Too many people these days are living at the extreme ends of the cynic/naïve scale. More and more I encounter people who have been devastated by layoffs, company disloyalty and even outright sabotage of their careers by co-workers. This has left them unable or unwilling to trust anyone or anything. They have lost the ability to dream. Life has become an endless toil of protecting themselves from all the people out there who want to harm them in some way.

While I can certainly understand these feelings, especially in people who have suffered greatly, the truth is, such cynicism only breeds a stale life, cut off from new ideas and new opportunities. By denying themselves the ability to dream, these people have doomed themselves to a drab and dreary life with nothing to look forward to, nothing to work towards. In an attempt to protect themselves from pain, they are actually making the problem worse.

Conversely, some people are so naïve as to beggar description. They deeply believe every piece of advertising copy, every keynote speech, every glitzy project plan and then find themselves in a deep depression when the reality does not match the dream. They may believe that Microsoft is truly looking out for their interests and that their manager, director and VP care about their career and well-being above all else. Then the layoffs start…or continue… and they spend days struck dumb in amazement over how such a thing could happen.

A balance

Your goal should be to find some sense of balance between these extremes. You want to be cynical enough to weed out the bad, immoral or illegal opportunities while still remaining naïve enough to listen openly and honestly to the ideas being presented. Failing on either side leaves you open to ill effects to your life and your career.

One of the methods I use to establish this balance is to listen to each opportunity as it is presented, without interrupting or attempting to judge its worth in the moment. Sometimes you can tell that an idea is unworkable right off the bat, but take the time to listen and see if there is some seed of truth, something of value, hidden inside. Try to feel some of the excitement the presenter feels. Try to understand why this project is important to them and why they feel it is important to others. This doesn’t mean you reach for your checkbook, or immediately agree to resign your current position to join them, only that you listen. You are being open to the idea without being “sucked in” totally. You are being naïve enough to listen and dream a little about how good the project could be but cynical enough to do the research before jumping into the deep end.

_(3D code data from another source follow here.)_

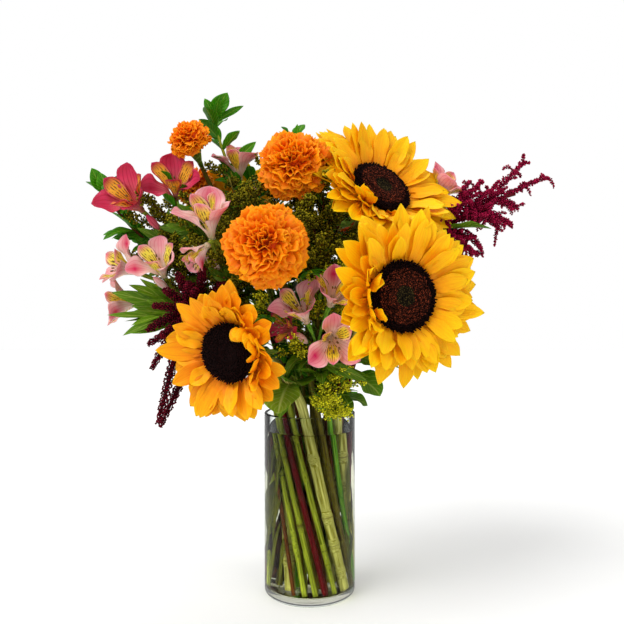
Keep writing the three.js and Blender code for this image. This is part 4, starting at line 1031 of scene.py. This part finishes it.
# ---- Marigolds ----
def marigold_head(flower):
    """Ruffled petals that spread from the heart like a fan, by the golden angle. A petal is a strip that widens
    to a notched edge, which bends away from the heart. A wave that grows towards that edge crumples it, and roll
    turns it on its own length."""
    radius, seed = flower["radius"], flower["seed"]
    head = head_of(flower)
    count = 290 if radius > 30 else 190
    number = np.arange(count)
    vary = varied(seed, number)
    tilt = np.arccos(1 - (1 - np.cos(118 * DEG)) * ((number + 0.5) / count) ** 1.3)
    turn = number * GOLDEN * DEG
    outward = np.stack([np.sin(tilt) * np.cos(turn), np.sin(tilt) * np.sin(turn), OBLATE * np.cos(tilt)], axis=-1)
    skirt = np.clip(tilt / (100 * DEG), 0, 1)
    edge_at = radius * vary(0, 0.82, 1.05)[:, None] * outward
    root_at = 0.36 * radius * outward * (1, 1, 0.8) - (0, 0, 0.1 * radius)
    grow = unit(edge_at - root_at)
    meridian = np.stack([np.cos(tilt) * np.cos(turn), np.cos(tilt) * np.sin(turn), -np.sin(tilt)], axis=-1)
    wide_way = unit(np.cross(grow, meridian))
    roll = vary(0.3, -1, 1) * (55 - 25 * skirt) * DEG
    face = np.cross(wide_way, grow)
    wide_way, face = (
        wide_way * np.cos(roll)[:, None] + face * np.sin(roll)[:, None],
        face * np.cos(roll)[:, None] - wide_way * np.sin(roll)[:, None],
    )
    long = np.linalg.norm(edge_at - root_at, axis=-1)[:, None, None]
    v = np.reshape([0.0, 0.0, 0.4, 0.65, 0.85, 1.0], (1, -1, 1))
    around = 16
    a = 2 * np.pi * np.arange(around) / around
    u, top = np.cos(a), -np.sin(a)
    each = number[:, None, None]
    skirt = skirt[:, None, None]
    half = radius * between(seed, each + 0.5, 0.13, 0.24) * (0.62 + 0.6 * skirt) * (0.3 + 0.7 * v**0.7)
    phase = between(seed, each + 0.7, 0, 6.28)
    wave = np.sin(between(seed, each + 0.9, 3.0, 5.6) * u + phase)
    ruffle = radius * between(seed, each + 0.6, 0.03, 0.07) * v**1.6 * wave
    bend = radius * between(seed, each + 0.8, 0.02, 0.24) * np.clip(4 * skirt * (1 - 0.5 * skirt), 0, 1) * v**2.2
    notch = long * v**3 * (0.05 * np.cos(8 * u + phase) - 0.16 * u**2)
    x = u * half
    y = long * v + notch - 0.5 * bend * v
    z = ruffle + bend + 0.3 * top * (1.2 - 0.5 * v)
    rings = np.stack(np.broadcast_arrays(x, y, z), axis=-1)
    axes = np.stack([wide_way, grow, np.cross(wide_way, grow)], axis=-2)
    rings = placed(placed(rings, (root_at, axes)), head)
    grain = np.stack(np.broadcast_arrays(v, u, draw(seed, each + 0.4)), axis=-1)
    core = turned([
        (0, -MARIGOLD_BACK), (0.34, -0.5), (0.5, -0.3), (0.56, 0), (0.46, 0.26), (0.25, 0.4), (0, 0.44),
    ], 24)
    piece(
        flower["name"] + "_petals",
        [skin(rings, grain, zipped=True), set_in(core * radius, head, tone=(0.3, 1, 1))],
        [MARIGOLD_PETAL], "marigold_petal", flower["name"] + "_head",
    )


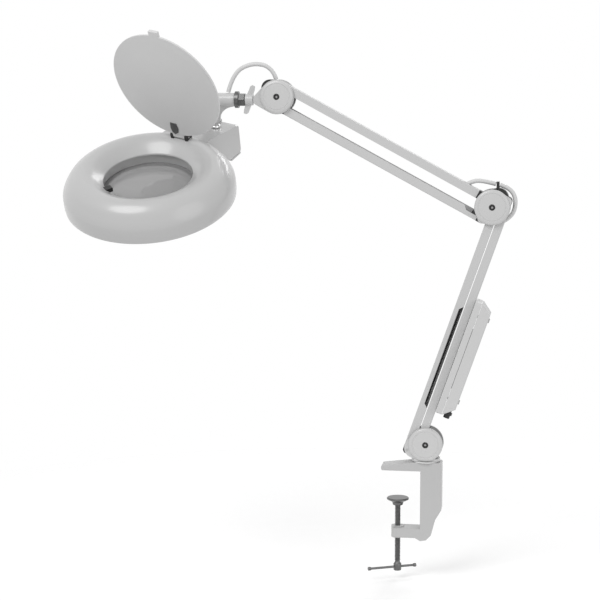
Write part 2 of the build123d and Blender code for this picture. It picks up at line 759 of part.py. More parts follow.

Next, after a bit of time has passed, you begin to look critically at the project, proposal or job offer. You begin to weigh the pros and cons in an unemotional, critical fashion. Perhaps you know about other failures in the area, or have personal or business issues with the others involved. Now is the time to discover any reservations you might have. This critical thinking provides you some protection without descending into outright cynicism. You have less need to worry as you have thought through the idea or project before committing yourself.

Having a plan

If you decide to join a particular company or project, there are still some important things to consider. You need to constantly continue to re-evaluate the opportunity and your place within it. Good ideas can go bad. Dream jobs can turn into nightmares. You need to continue the work of balancing between the extremes even as you move forward. More importantly, you should always carry two scenarios in your head. What would you do if the project or job was a wild success and what would you do if it was a complete failure? Much of the stress normally involved in these two scenarios can be mitigated by a little forethought. The stress arises from not knowing what to do next. If you are already planning for these eventualities, though, the effects of great success or dramatic failure will weigh less heavily on you.

Somewhere between the extremes of cynicism and naivete lies the course of your high-tech career. Listen openly, but evaluate critically. Support those ideas you can while understanding the possibilities of failure or change. Protect yourself and your career without blocking the opportunities that can lead you to the career you most desire.